I wrote the following XSLT:

<?xml version="1.0" encoding="utf-8"?>
<xsl:stylesheet version="1.0" xmlns:xsl="http://www.w3.org/1999/XSL/Transform">
    <xsl:output method="xml" indent="yes"/>
    <xsl:template match="@*|node()">
        <xsl:copy>
            <xsl:apply-templates select="@*|node()"/>
        </xsl:copy>
    </xsl:template>
    <!-- -->
    <xsl:template match="//derived_from_a">
        <!-- first copy structure with original name -->
        <xsl:copy>
            <xsl:apply-templates select="@*|node()"/>
        </xsl:copy>
        <!-- then duplicate it -->
        <a>
            <xsl:copy-of select="child::node()"/>
        </a>
    </xsl:template>
    <xsl:template match="//derived_from_b">
        <!-- first copy structure with original name -->
        <xsl:copy>
            <xsl:apply-templates select="@*|node()"/>
        </xsl:copy>
        <!-- then duplicate it -->
        <b>
            <xsl:copy-of select="child::node()"/>
        </b>
    </xsl:template>
    <xsl:template match="//derived_from_c">
        <!-- first copy structure with original name -->
        <xsl:copy>
            <xsl:apply-templates select="@*|node()"/>
        </xsl:copy>
        <!-- then duplicate it -->
        <c>
            <xsl:copy-of select="child::node()"/>
        </c>
    </xsl:template>
</xsl:stylesheet>

This generates this output:

<?xml version="1.0" encoding="UTF-8"?>
<parent_node>
    <derived_from_a>
        <element1>test</element1>
        <element2>test</element2>
    </derived_from_a>
    <a>
        <element1>test</element1>
        <element2>test</element2>
    </a>
    <derived_from_b>
        <element1>test</element1>
        <element2>test</element2>
        <derived_from_c>
            <element3>test</element3>
            <element4>test</element4>
        </derived_from_c>
        <c>
            <element3>test</element3>
            <element4>test</element4>
        </c>
    </derived_from_b>
    <b>
        <element1>test</element1>
        <element2>test</element2>
        <derived_from_c>
            <element3>test</element3>
            <element4>test</element4>
        </derived_from_c>
    </b>
</parent_node>

Note that the node <c> only exists in the node <derived_from_b>. Not in the node <b>. I have tried moving the <derived_from_c> transformation to the top of my XSLT without success.
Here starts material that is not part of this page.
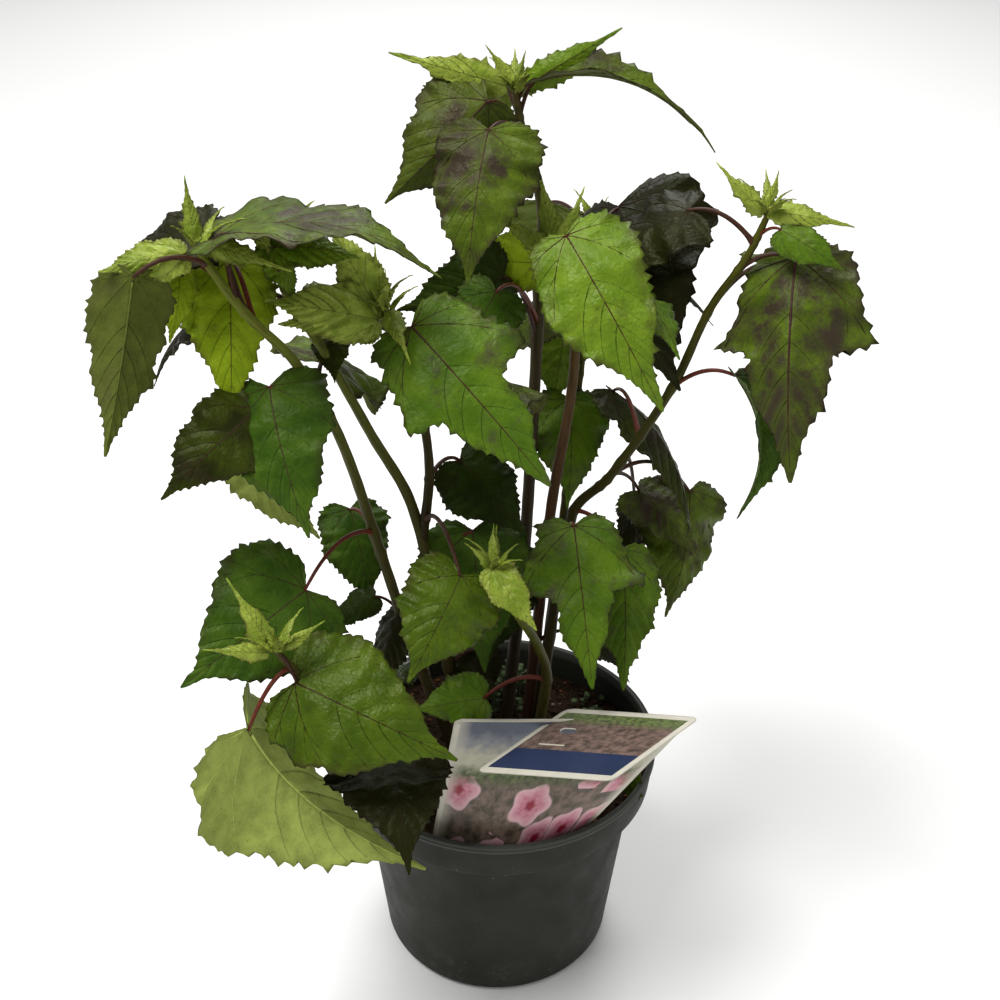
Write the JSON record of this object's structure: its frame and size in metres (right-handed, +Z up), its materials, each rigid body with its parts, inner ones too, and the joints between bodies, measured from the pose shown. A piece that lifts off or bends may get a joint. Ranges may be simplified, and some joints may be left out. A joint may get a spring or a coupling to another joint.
{
  "type": "potted rose mallow",
  "caption": "Young rose mallow shrub with leafy branching stems, standing in a round nursery pot of soil with a folded plant label.",
  "frame": {"origin": "middle of the pot's flat underside", "axes": "+Z up, +X to the right and +Y away from whoever looks at the label"},
  "size_m": [0.3606, 0.3224, 0.5438],
  "materials": {
    "pot_plastic": "moulded, matte, with a lighter scuffed rim",
    "soil": "damp crumbly potting soil",
    "label_card": "smooth printed card",
    "stem_bark": "olive and brown young bark",
    "foliage": "satin leaves, paler and duller underneath"
  },
  "bodies": {
    "root": {"foliage_back": "foliage", "foliage_east": "foliage", "foliage_fork": "foliage", "foliage_front": "foliage", "foliage_low": "foliage", "foliage_mid": "foliage", "foliage_red": "foliage", "foliage_tall": "foliage", "foliage_west": "foliage", "label": "label_card", "leaf_back_1": "foliage", "leaf_east_1": "foliage", "leaf_east_2": "foliage", "leaf_east_3": "foliage", "leaf_east_4": "foliage", "leaf_east_5": "foliage", "leaf_east_6": "foliage", "leaf_east_7": "foliage", "leaf_fork_1": "foliage", "leaf_fork_2": "foliage", "leaf_front_1": "foliage", "leaf_low_1": "foliage", "leaf_mid_1": "foliage", "leaf_west_1": "foliage", "leaf_west_2": "foliage", "leaf_west_3": "foliage", "pot": "pot_plastic", "soil": "soil", "stem_back": "stem_bark", "stem_east": "stem_bark", "stem_fork": "stem_bark", "stem_front": "stem_bark", "stem_low": "stem_bark", "stem_mid": "stem_bark", "stem_red": "stem_bark", "stem_tall": "stem_bark", "stem_west": "stem_bark"}
  },
  "joints": []
}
Is there a way I can duplicate everything in one mapping?


Solution

  • This XSLT 1.0 transformation gives the result you are looking for:

    <xsl:stylesheet version="1.0" xmlns:xsl="http://www.w3.org/1999/XSL/Transform">
      <xsl:strip-space elements="*" />
      <xsl:output method="xml" indent="yes" />
    
      <xsl:template match="node() | @*" name="identity">
        <xsl:copy>
          <xsl:apply-templates select="node() | @*" />
        </xsl:copy>
      </xsl:template>
    
      <xsl:template match="*[starts-with(name(), 'derived_from_')]">
        <xsl:call-template name="identity" />
        <xsl:element name="{substring-after(name(), 'derived_from_')}">
          <xsl:apply-templates select="node() | @*" />
        </xsl:element>
      </xsl:template>
    </xsl:stylesheet>
    

    namely

    <parent_node>
      <derived_from_a>
        <element1>test</element1>
        <element2>test</element2>
      </derived_from_a>
      <a>
        <element1>test</element1>
        <element2>test</element2>
      </a>
      <derived_from_b>
        <element1>test</element1>
        <element2>test</element2>
        <derived_from_c>
          <element3>test</element3>
          <element4>test</element4>
        </derived_from_c>
      </derived_from_b>
      <b>
        <element1>test</element1>
        <element2>test</element2>
        <derived_from_c>
          <element3>test</element3>
          <element4>test</element4>
        </derived_from_c>
        <c>
          <element3>test</element3>
          <element4>test</element4>
        </c>
      </b>
    </parent_node>
    

    The trick here is to give the identity template both a match and a name. This way it can be invoked both "pull-style" by the XSLT processor as it traverses your input document, and manually through <xsl:call-template>.

    The manual invoke enables us to process the descendants of the current node instead of just copying them, which addresses your requirement "to duplicate substructures of structures that also need to be duplicated."


    If your output element names (<a>) are not actually substrings of your input element names (<derived_from_a>), you could be tempted to duplicate the worker template.

    In order to avoid that duplication, you could embed a mapping into your XSLT in a custom element, and use a self-reference via document('') to pull out the new name dynamically:

    <xsl:stylesheet version="1.0" 
      xmlns:xsl="http://www.w3.org/1999/XSL/Transform"
      xmlns:my="http://tempuri.org"
    >
      <my:map>
        <name from="derived_from_a" to="x" />
        <name from="derived_from_b" to="y" />
        <name from="derived_from_c" to="z" />
      </my:map>
    
      <!-- ... -->
       
      <xsl:template match="derived_from_a|derived_from_b|derived_from_c">
        <!-- ... -->
        <xsl:element name="{document('')/*/my:map/name[@from = name(current())]/@to}">
          <!-- ... -->
        </xsl:element>
      </xsl:template>
    </xsl:stylesheet>
    

    Adding configuration with custom elements can be quite useful at times. Another option would be to pass in the mapping through an <xsl:param> from the calling code, depending on the capabilities of the XSLT tooling you're using. The third option would be to use an <xsl:variable> containing an <xsl:choose> to determine the new element name.